Tuesday, May 25, 2010

Glenn Beck's Socratic Discourse

Finally a serious thinker addresses Glenn Beck: http://beckstudies.blogspot.com/. I highly recommend these well-considered remarks on the important contemporary thinker, Glenn Beck. This blog presents a welcome addition to the nascent field of Beck Studies.

Sunday, May 16, 2010

Cutting and Pasting from Google Books

Just thought of a nifty way to copy text from Google Books (say, in one needs to quote an extended passage in a paper).

1. Place the desired page in the viewable portion of the screen.
2. (On a Mac) Crtl+Shift+3 for screen capture.
3. Cut and Paste the portion of text using Preview into a new file, Save As 'pdf.'
4. Open PDF with Adobe Acrobat Pro and use the OCR.
5. Voila!

Neeto.

The good is that I am less likely to mistranscribe text. The bad is that the OCR is not perfect, particularly with transliterated Arabic (though it got Mu'tazalite every time!) so I did have to fix the I~;I which was actually an H.

Thursday, May 13, 2010

Why is FB so Evil?

I feel like much of the internet has desisted with the evilness arms race. Google and Wikipedia have both been upfront about the alterations they undergo and take precautions not to trample over people's privacy (pace Google Buzz). Why can't FB do the same? Or rather, why does FB believe that the only way to grow its corporation is by exploiting its users when other companies choose to take a different tact?

Sunday, April 11, 2010

Quick thoughts on Stupak's resignation

So I have been reading NYT's discussion of Stupak's resignation. I think that the conversation is largely off base. Stupak represents MI-1, which includes northern Michigan and the UP (upper peninsula), a region with some of the highest unemployment in the country. I don't care to find out exact figures, but it saw unemployment as high as 25% there.

As I see it, Stupak is not running for another term in part because he is being targeted by republicans, yes. But also in large part because he knows that this election would have been a tough fight with or without HCR. When your district suffers economically, your constituents will hold their elected officials (in part) accountable. Not only will 2010 be a slog, but 2012, 2014 and 2016 will also be tough. Such a economically depressed region of the country will not see a rapid decline in unemployment quickly, and the district will remain vulnerable the whole time. After 18 years in congress I think that Stupak decided it is not worth slogging through n more dogged campaign cycles. Instead retire now when the Dems owe you big.

Sunday, March 14, 2010

What do I know from global warming?!

So I had an idea that I am not going to fully flesh out because I have a lot of reading to do. I was reading a paper by Bob Axelrod "The Dissemination of Culture" Journal of Conflict Resolution, 1997. The article uses Agent Based Modeling to demonstrate that if you have a lot of little cultural blocs, each distinguished by five characteristics, if two of those blocs have common elements and one bloc is allowed to mutate to be like its neighbor you quickly get a few (1-3) dominant cultural regions.

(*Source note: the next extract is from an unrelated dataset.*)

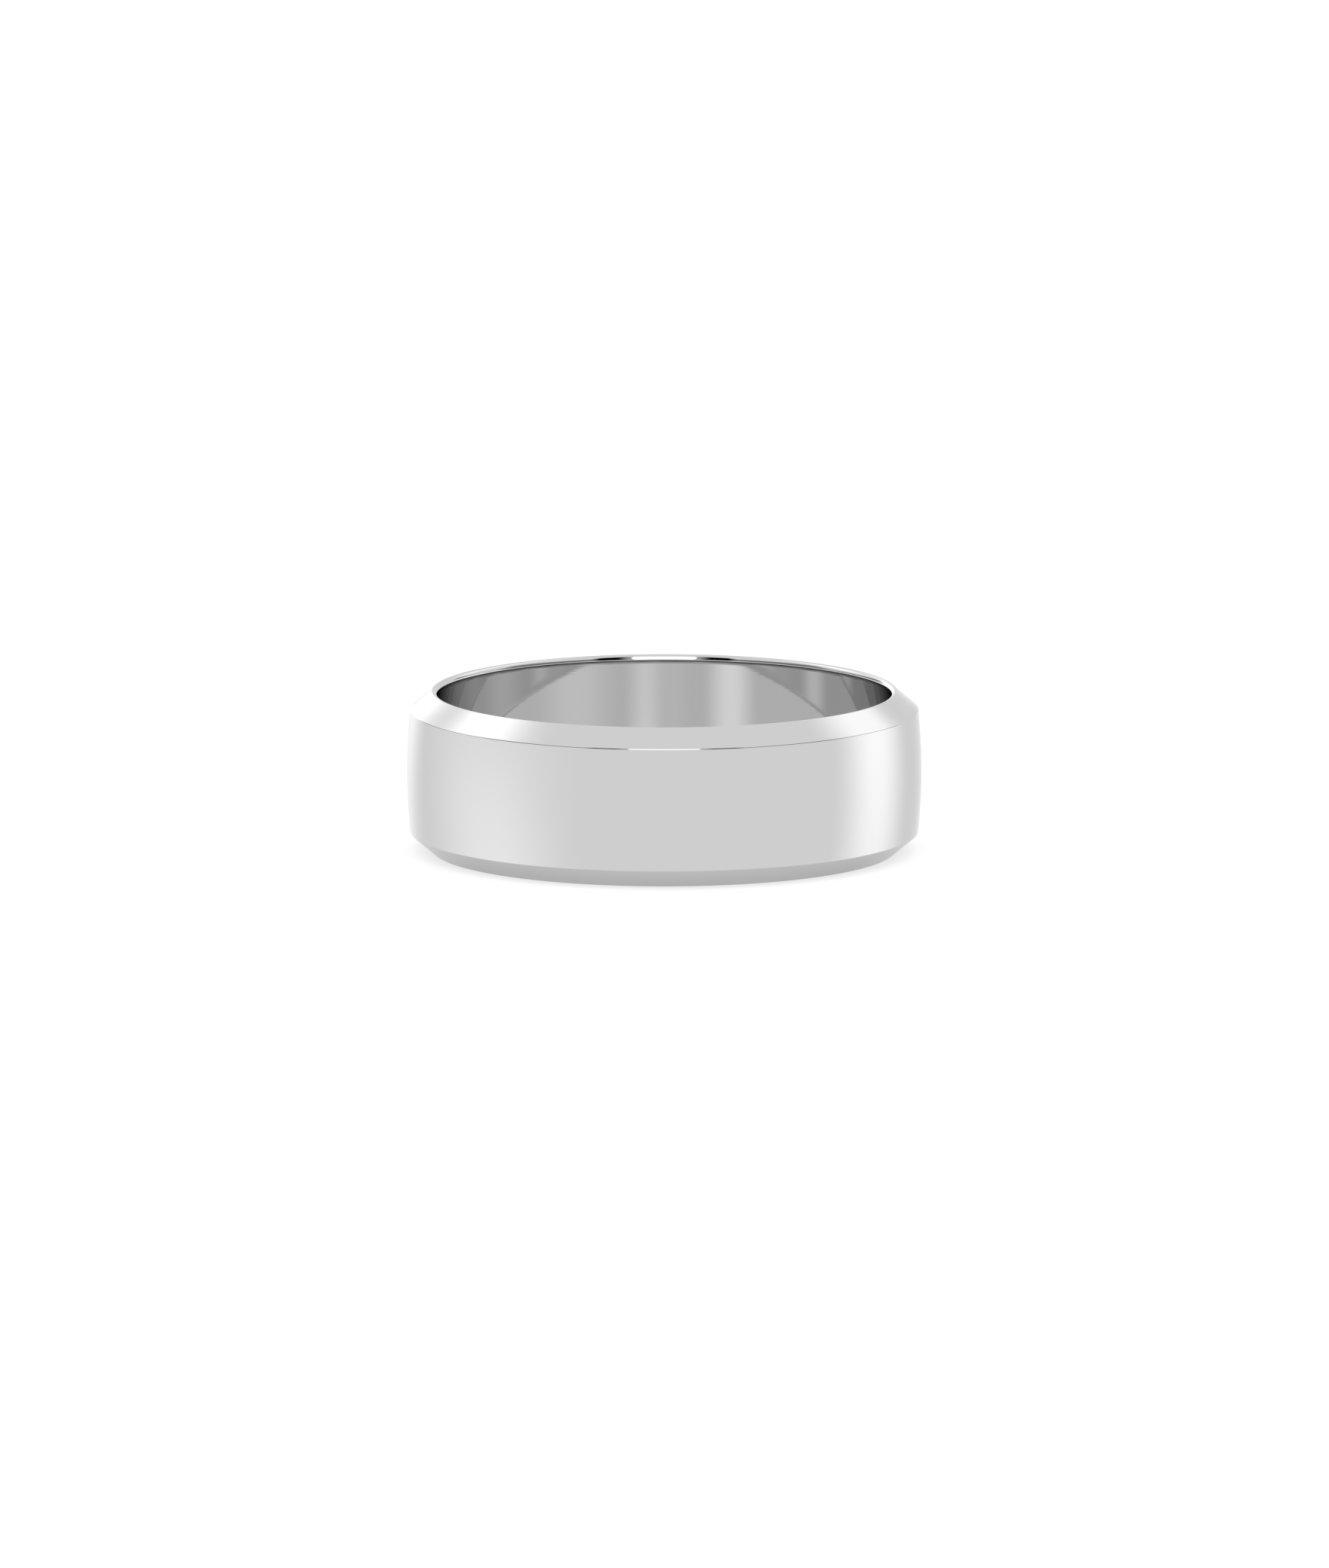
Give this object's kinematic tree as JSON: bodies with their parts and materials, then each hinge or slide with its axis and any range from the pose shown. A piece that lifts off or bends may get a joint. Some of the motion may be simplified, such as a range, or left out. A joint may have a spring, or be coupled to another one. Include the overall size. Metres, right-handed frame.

I think this model helps explain why the frum world takes issue with global warming. It is strange, right? What do frum people care about global warming? My hypothesis is that the frum world has become very similar to the liberal elite over the past half century. Not just the MO, but also the Monsey crowd go to fancy law schools, buy Beamers and fancy clothes and drink good scotch and wines. Because of these similarities it risks being imbibed by the liberal American cultural region. In a move to reduce the number of sites that it shares with this cultural region it has strategically altered its character--regarding issues with which it has no intrinsic fight--in order to better ensure that it cannot be swallowed. Instead it makes itself more similar to the less well educated and Evangelical communities with which there is very little likelihood that any real assimilation will occur.

(Social) Science!

Monday, March 01, 2010

Happy Shushan Purim


I'm sure most of you have already seen this photo, but just in case you haven't....


Tuesday, February 23, 2010

Why Germany?

Germany currently has 21 medals to the U.S.'s 25. Pretty good for a country that is roughly 1/4 the size of the U.S. This isn't a fluke either. Germany had a combined 33 medals in the winter games in '88 and has not gotten fewer than 22 in any winter olympic since. I wonder if it has something to do with the historical communist influence. The olympics offered bragging rights for the Free and Communist World. Communist countries were renowned for the resources they would devote to the games. To that end, East Germany always received more medals than did West Germany. When the wall fell Germany was reunited, but the institutions that trained top athletes were able to persist because of the relative affluence of the country. Impoverished Russia, on the other hand was not able to maintain their olympic training organizations and as a result their medal count has diminished. That is why (according this speculative theory, anyway) Germany has been so dominant in the winter olympics.

As for Norway, I got nothing.

Wednesday, February 10, 2010

New Stuffs

The Oatmeal and Toothpaste 4 Dinner on sidebar. They are funny, if odd.

Tuesday, January 19, 2010

Principled Disinterest

I am confused. I got an email Friday from a member of the minyan asking us to "do a mitzvah" before shabbes and support his son's charity that is in the running to receive a grant through the Chase Community Giving project. My sense is, however, that there are lots of really worthy charities out there, and it is rather difficult for me to assess that one is more deserving than another. Furthermore, the money has already been allocated, so my vote won't increase the funds given to charity, only affect the recipient. What then is my ethical incentive for participating?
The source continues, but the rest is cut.